Male germ cells were treated with 0.1% Triton X-100, washed twice with Tris-buffered saline (TBS), and subsequently incubated with a primary antibody (CDC42: Sigma, St. Louis, MO, USA; SEPT12: Abnova, Taipei, Taiwan; α-tubulin: Sigma; Green fluorescent protein (GFP): Santa Cruz, CA, USA) for 60 min at room temperature. After being washed with Tris-buffered Saline (TBS), the sections were incubated with the secondary antibody for 60 min at room temperature and washed again with TBS. A MitoTracker dye (Invitrogen, Waltham, MA, USA) and 4′,6-diamidino-2-phenylindole (DAPI; Invitrogen) were used to stain the mitochondria and nuclei, respectively. Labeled spermatozoa were examined, and images were captured using the upright BX60 microscopy system (Olympus, Tokyo, Japan).

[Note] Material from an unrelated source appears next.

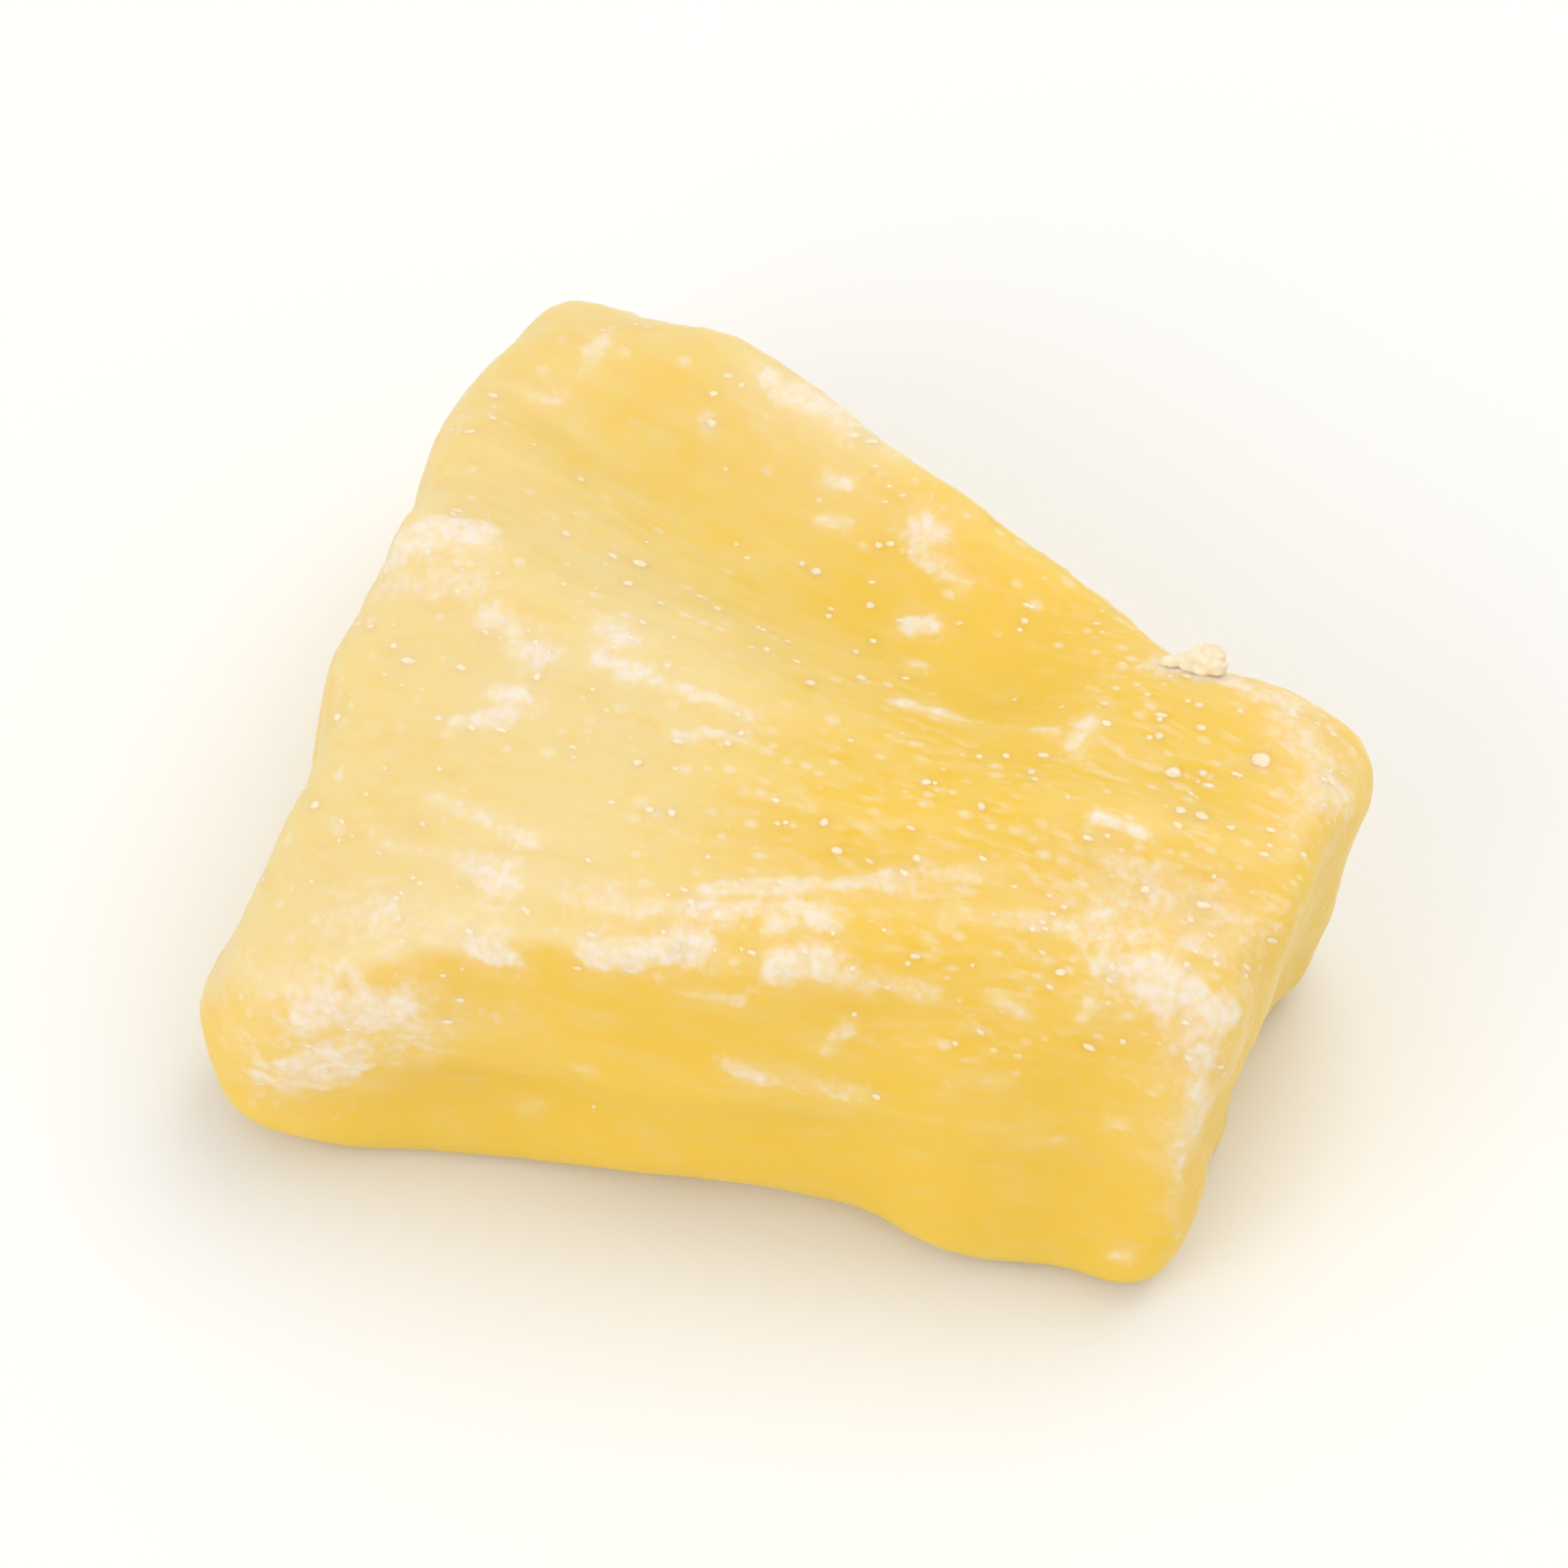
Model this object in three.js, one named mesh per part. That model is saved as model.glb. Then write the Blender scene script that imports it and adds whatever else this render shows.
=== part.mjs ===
// A dried, sugared pineapple wedge: a tenth of a fruit ring, cut through to the core and dried.
// Millimetres. +X runs along the fibres from the wide rim end to the narrow core end, +Y to the back cut,
// +Z up out of the ring's face. The wedge lies on its flat underside, with the origin under its middle.
import * as THREE from "three";
import { mergeVertices } from "three/addons/utils/BufferGeometryUtils.js";

// ---------- driving dimensions ----------
const LENGTH = 28.6; // rim end to core end, along the fibres
const RIM_WIDTH = 27; // across the wide end
const CORE_WIDTH = 13.6; // across the narrow end
const THICKNESS = 11.6; // underside to top, at the middle
const THICKEN = 0.05; // extra thickness for each mm towards the core end
const RIM_SKEW = 0.178; // the rim end isn't quite square to the fibres
const CORE_LEAN = 0.05; // and the core end leans back a little
const EDGE_ROUND = 1.7; // radius of an ordinary dried edge
const CORNER_ROUND = 1.6; // extra radius where the thin corners have shrunk most
const FACET = 0.8; // size of one facet

// ---------- relief: rise is how far a feature stands out of its face, and is negative in a hollow ----------
// The trough runs from the rim along the back cut and ends in a little bowl near the core end.
const TROUGH = { rise: -1.6, nearHalf: 2.9, farHalf: 3.6, x: -10.6, y: 7.5, slope: -0.34, bend: 0.0045 };
const TROUGH_FADES = { rim: [-19, -8], bowl: [3.5, 7] };
// A torn step rises out of the trough's near side and fades towards the middle.
const CREST = { rise: 0.75, half: 1.9, x: -14.5, y: 1.4, slope: -0.22, fade: [-5, 1] };
// A long low fold and a groove beside it cross the near half.
const FOLD = { rise: 0.25, half: 1.6, y: -3.2, slope: 0.3, start: [-9, -3] };
const GROOVE = { rise: -0.2, half: 1.5, beside: -2.6, start: [-11, -2] };

// Round mounds and dents: middle, half sizes and rise.
const TOP_MOUNDS = [
  { x: -14.5, y: -14.5, rx: 6.5, ry: 6.5, rise: -3.9 }, // the near rim corner has sunk
  { x: 9.8, y: 5, rx: 3, ry: 2.6, rise: 0.6 }, // the knob beyond the bowl
  { x: 4.6, y: 1.8, rx: 3, ry: 1, rise: 0.25 }, // the near lip of the bowl
  { x: -13.4, y: 1.4, rx: 2.4, ry: 1.3, rise: 0.45 }, // where the torn step meets the rim
  { x: 14, y: -3, rx: 3, ry: 5, rise: -0.5 }, // the worn middle of the core end
];
const UNDER_MOUNDS = [
  { x: -13, y: -13, rx: 4, ry: 3, rise: -0.5 }, // the near rim corner
  { x: 3, y: 10.5, rx: 9, ry: 2.6, rise: -1.1 }, // along the back cut
  { x: 2, y: -10, rx: 6, ry: 2, rise: -0.7 }, // along the front cut
];
const ROUND_CORNERS = [
  { x: -14, y: 12, rx: 7, ry: 6, rise: 1 }, // thin corner where the rim meets the back cut
  { x: 15, y: 6, rx: 4, ry: 4, rise: 0.3 },
  { x: 14, y: -9, rx: 4, ry: 4, rise: -0.4 }, // this corner has stayed crisp
  { x: -14, y: -13.5, rx: 2.6, ry: 2.6, rise: 0.36 }, // the near rim corner is worn
];

// Dried edges wander: each swell of a side has its place along the side, its half width and its rise.
const FRONT_SWELLS = [
  { at: -5.6, half: 2.8, rise: -0.45 },
  { at: 1.8, half: 2, rise: 0.15 },
  { at: 7.3, half: 1.6, rise: 0.32 },
  { at: 10.9, half: 1.4, rise: -0.34 },
];
const BACK_SWELLS = [
  { at: -10, half: 2.4, rise: 0.6 },
  { at: 2, half: 2, rise: -0.28 },
  { at: 5.9, half: 1.5, rise: 0.5 },
  { at: 9.8, half: 1.3, rise: -0.2 },
];
const RIM_SWELLS = [
  { at: -9, half: 2, rise: 0.3 },
  { at: -5.4, half: 1.7, rise: -0.36 },
  { at: -2.6, half: 1.4, rise: -0.14 },
  { at: 8.6, half: 3, rise: 0.3 },
];
const CORE_SWELLS = [
  { at: -6.6, half: 1.5, rise: 0.4 },
  { at: -3.2, half: 1.6, rise: -0.26 },
  { at: 5.6, half: 2.6, rise: 0.34 },
];

// Fibre bundles, as two layers of long lumps: length, width and rise.
const BUNDLES = [
  { long: 9, wide: 2.6, rise: 0.36 },
  { long: 5, wide: 1.5, rise: 0.14 },
];
// Lumps of the two ends: size along Y, size along Z, rise and the place that they are read from.
const RIM_LUMPS = { wide: 4.2, high: 4.2, rise: 0.4, seed: [9.5, 2.2, 4.4] };
const CORE_LUMPS = { wide: 2.6, high: 3.5, rise: 0.3, seed: [1.5, 8.2, 6.6] };
const BUNDLE_SEED = [7.3, 3.1, 5.7];

// ---------- what follows from them ----------
const HALF_TAPER = Math.atan((RIM_WIDTH - CORE_WIDTH) / 2 / LENGTH); // each cut's angle to the X axis
const APEX_X = LENGTH / 2 + CORE_WIDTH / 2 / Math.tan(HALF_TAPER); // where the two cuts, and the fibres, meet
const SIDE_DISTANCE = ((RIM_WIDTH + CORE_WIDTH) / 4) * Math.cos(HALF_TAPER);
const MIDDLE = new THREE.Vector3(0, 0, THICKNESS * 0.45); // every ray that finds the skin starts here

// ---------- small shapes that the relief is made of ----------
const smooth = (low, high, t) => THREE.MathUtils.smoothstep(t, low, high);
const bell = (t, half) => Math.exp(-((t / half) ** 2));
const mound = (p, m) => m.rise * Math.exp(-(((p.x - m.x) / m.rx) ** 2) - ((p.y - m.y) / m.ry) ** 2);
const mounds = (p, list) => list.reduce((sum, m) => sum + mound(p, m), 0);
const swells = (t, list) => list.reduce((sum, { at, half, rise }) => sum + rise * bell(t - at, half), 0);

// A repeatable number from 0 to 1 for each cell of a 3-D lattice.
function cellValue(i, j, k) {
  let h = (i * 374761393 + j * 668265263 + k * 2147483647 + 1013904223) | 0;
  h = Math.imul(h ^ (h >>> 13), 1274126177);
  h = Math.imul(h ^ (h >>> 16), 2246822519);
  return ((h ^ (h >>> 15)) >>> 0) / 4294967295;
}

// Smooth noise from -1 to 1, with one lump for each unit of its coordinates.
function lumps(x, y, z, seed) {
  const at = [x + seed[0], y + seed[1], z + seed[2]];
  const base = at.map(Math.floor);
  const [u, v, w] = at.map((t, n) => smooth(0, 1, t - base[n]));
  let sum = 0;
  for (let n = 0; n < 8; n++) {
    const [a, b, c] = [n & 1, (n >> 1) & 1, (n >> 2) & 1];
    const share = (a ? u : 1 - u) * (b ? v : 1 - v) * (c ? w : 1 - w);
    sum += share * cellValue(base[0] + a, base[1] + b, base[2] + c);
  }
  return sum * 2 - 1;
}

// Fibre bundles lie along the lines that meet at the apex, and are narrow across them.
function fibres(p) {
  const reach = APEX_X - p.x;
  const across = Math.atan2(p.y, reach) * APEX_X;
  let rise = 0;
  for (const { long, wide, rise: height } of BUNDLES) {
    rise += height * lumps(reach / long, across / wide, p.z / wide, BUNDLE_SEED);
  }
  return rise;
}

// ---------- relief of each face ----------
function topRelief(p) {
  const along = p.x - TROUGH.x;
  const off = p.y - (TROUGH.y + TROUGH.slope * along + TROUGH.bend * along ** 2);
  const troughEnds = smooth(...TROUGH_FADES.rim, p.x) * (1 - smooth(...TROUGH_FADES.bowl, p.x));
  const trough = TROUGH.rise * bell(off, off > 0 ? TROUGH.farHalf : TROUGH.nearHalf) * troughEnds;

  const crestY = CREST.y + CREST.slope * (p.x - CREST.x);
  const crest = CREST.rise * bell(p.y - crestY, CREST.half) * (1 - smooth(...CREST.fade, p.x));

  const foldY = FOLD.y + FOLD.slope * p.x;
  const fold = FOLD.rise * bell(p.y - foldY, FOLD.half) * smooth(...FOLD.start, p.x);
  const groove = GROOVE.rise * bell(p.y - foldY - GROOVE.beside, GROOVE.half) * smooth(...GROOVE.start, p.x);
  return THICKEN * p.x + trough + crest + fold + groove + mounds(p, TOP_MOUNDS);
}

// The underside stands 0.3 mm too low, so that trimming it level leaves a broad flat patch to rest on.
function underRelief(p) {
  return 0.3 + mounds(p, UNDER_MOUNDS);
}

function frontRelief(p) {
  const high = p.z / THICKNESS;
  const flare = smooth(2, 13, p.x) * (0.85 - 1.7 * high); // the cut leans out at its foot by the core end
  const waist = -0.4 * bell(p.x - 2.5, 5);
  const crease = -0.3 * bell(p.z - 4.2 - 0.12 * p.x, 0.9) * (1 - smooth(0, 9, p.x));
  const heel = 0.9 * (1 - high) * (1 - smooth(-13, -7, p.x));
  return flare + waist + crease + heel + swells(p.x, FRONT_SWELLS);
}

// The worn slope between the top and the front cut.
function shoulderRelief(p) {
  return 0.25 * bell(p.x + 4, 3) - 0.3 * bell(p.x - 8, 3);
}

function backRelief(p) {
  const pinch = -1.3 * bell(p.x - 7.2, 3);
  const belly = 0.8 * bell(p.x + 7.5, 4);
  const ridge = 0.3 * bell(p.z - 6.5 + 0.1 * p.x, 1.2);
  return pinch + belly + ridge + swells(p.x, BACK_SWELLS) - 0.2;
}

function rimRelief(p) {
  const heel = (0.6 + 1.1 * bell(p.z - 2, 3)) * (1 - smooth(-12, -6, p.y)); // the near corner kicks out
  const drawnIn = -1.1 * smooth(6, 12, p.y);
  const step = 0.7 * bell(p.y + 4, 2.6) - 0.2 * bell(p.y - 1.5, 1.8);
  const belly = 0.4 * bell(p.z - 4.5, 4);
  const { wide, high, rise, seed } = RIM_LUMPS;
  const lumpy = rise * lumps(p.y / wide, p.z / high, 0, seed);
  return heel + drawnIn + step + belly + lumpy + swells(p.y, RIM_SWELLS) + 0.25;
}

function coreRelief(p) {
  const low = 1 - p.z / THICKNESS;
  const undercut = 1.2 - low * (2 + 0.75 * smooth(-7, 2, p.y));
  const notch = -0.3 * bell(p.y - 1.5, 2.2);
  const { wide, high, rise, seed } = CORE_LUMPS;
  const lumpy = rise * lumps(p.y / wide, p.z / high, 0, seed);
  return undercut + notch + lumpy + swells(p.y, CORE_SWELLS);
}

// ---------- the faces of the cut: outward direction, distance from the origin, relief ----------
const face = (x, y, z, distance, relief) => ({
  out: new THREE.Vector3(x, y, z).normalize(),
  distance,
  relief,
});
const faces = [
  face(0, 0, 1, THICKNESS, topRelief),
  face(0, 0, -1, 0, underRelief),
  face(Math.sin(HALF_TAPER), -Math.cos(HALF_TAPER), 0, SIDE_DISTANCE, frontRelief),
  face(Math.sin(HALF_TAPER), Math.cos(HALF_TAPER), 0, SIDE_DISTANCE, backRelief),
  face(-1, -RIM_SKEW, 0, LENGTH / 2, rimRelief),
  face(1, 0, CORE_LEAN, LENGTH / 2, coreRelief),
  face(0.2, -0.54, 0.84, 13.4, shoulderRelief),
];

// Signed distance to the skin: the largest of the faces' distances, blended so that the edges come out round.
const BLEND_PER_RADIUS = 2.366; // this blend rounds a right-angled edge to a radius of 2.366 / sharpness
function depth(p) {
  const sharpness = BLEND_PER_RADIUS / (EDGE_ROUND + CORNER_ROUND * mounds(p, ROUND_CORNERS));
  const bundle = fibres(p);
  let sum = 0;
  for (const { out, distance, relief } of faces) {
    sum += Math.exp(sharpness * (out.dot(p) - distance - relief(p) - bundle));
  }
  return Math.log(sum) / sharpness;
}

// The point of the skin that a ray from the middle meets, found by halving.
const FAR_OUT = 2;
const HALVINGS = 26;
function skinPoint(direction) {
  let [inside, outside] = [0, FAR_OUT];
  const p = new THREE.Vector3();
  for (let n = 0; n < HALVINGS; n++) {
    const reach = (inside + outside) / 2;
    p.copy(direction).multiplyScalar(reach).add(MIDDLE);
    if (depth(p) < 0) inside = reach;
    else outside = reach;
  }
  return p;
}

// ---------- the wedge: a block of even facets, each corner cast out onto the skin ----------
function wedgeGeometry() {
  const cells = (size) => Math.round(size / FACET);
  const block = new THREE.BoxGeometry(
    LENGTH, 1, THICKNESS,
    cells(LENGTH), cells((RIM_WIDTH + CORE_WIDTH) / 2), cells(THICKNESS),
  );
  block.deleteAttribute("normal");
  block.deleteAttribute("uv");
  const skin = mergeVertices(block, 1e-5);
  const corners = skin.getAttribute("position");
  const direction = new THREE.Vector3();
  for (let n = 0; n < corners.count; n++) {
    direction.fromBufferAttribute(corners, n);
    direction.y *= 2 * (APEX_X - direction.x) * Math.tan(HALF_TAPER);
    const p = skinPoint(direction);
    corners.setXYZ(n, p.x, p.y, Math.max(p.z, 0)); // the soft fruit has dried flat where it rests
  }
  skin.computeBoundingBox();
  const centre = skin.boundingBox.getCenter(new THREE.Vector3());
  skin.translate(-centre.x, -centre.y, 0);
  skin.computeVertexNormals();
  return skin;
}

const candied = new THREE.MeshStandardMaterial({ color: "#f3cb64", roughness: 0.5, metalness: 0 });
const wedge = new THREE.Mesh(wedgeGeometry(), candied);
wedge.name = "pineapple_wedge";

const part = new THREE.Group();
part.add(wedge);

export default part;
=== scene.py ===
"""A dried, sugared pineapple wedge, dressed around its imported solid.

Lengths are written in millimetres and turned into Blender's metres with MM. The wedge's fibres run along X,
from the wide rim end (low X) to the narrow core end (high X), and it rests on its flat underside at Z = 0.
"""
import math

import bpy
import numpy as np
from mathutils import Matrix, Vector, noise
from mathutils.bvhtree import BVHTree


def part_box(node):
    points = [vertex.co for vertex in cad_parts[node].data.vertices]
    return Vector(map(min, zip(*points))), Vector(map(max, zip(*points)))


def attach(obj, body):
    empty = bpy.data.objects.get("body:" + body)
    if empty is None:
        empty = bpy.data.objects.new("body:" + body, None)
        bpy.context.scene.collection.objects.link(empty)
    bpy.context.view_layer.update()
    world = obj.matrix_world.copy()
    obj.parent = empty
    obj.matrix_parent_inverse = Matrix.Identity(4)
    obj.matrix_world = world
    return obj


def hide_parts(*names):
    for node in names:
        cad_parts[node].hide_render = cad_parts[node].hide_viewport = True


bl_info = {
    "name": "Dried Pineapple Wedge",
    "version": (1, 0, 0),
    "blender": (4, 5, 0),
    "location": "3D View > Sidebar > Dried Fruit",
    "description": "Dresses a dried pineapple wedge with candied flesh, sugar frost, flakes and crumbs",
    "category": "Add Mesh",
}

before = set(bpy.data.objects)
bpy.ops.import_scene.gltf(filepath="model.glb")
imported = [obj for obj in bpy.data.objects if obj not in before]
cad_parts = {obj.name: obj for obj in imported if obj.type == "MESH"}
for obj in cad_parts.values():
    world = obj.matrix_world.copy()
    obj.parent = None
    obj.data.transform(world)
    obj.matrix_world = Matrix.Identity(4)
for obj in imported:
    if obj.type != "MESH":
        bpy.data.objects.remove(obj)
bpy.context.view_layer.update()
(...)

4.4. Cloning, Transfection, and Western Blotting

From a human RNA panel, the full lengths of human SEPTIN12 and CDC42 were amplified using the reverse transcription polymerase chain reaction technique and cloned into the pEGFP-N1 and pcDNA 3.1 vectors, as described previously [35]. The constructs were confirmed through Sanger sequencing. A CDC42 mutation was prepared using QuickChange Site-directed Mutagenesis Kits (Stratagene, LaJolla, CA, USA). All constructs were confirmed through DNA sequencing. After the cell line was transfected with plasmids using Lipofectamine 2000 (Invitrogen), the cells were subjected to immunoblotting and immunofluorescence (IF) staining. Western blot analysis was performed according to the standard protocol [14].

5. Conclusions

In this study, we demonstrated for the first time that CDC42 is a regulator of SEPT12 polymerization and that CDC42/SEPT12 is involved in the terminal differentiation of male germ cells.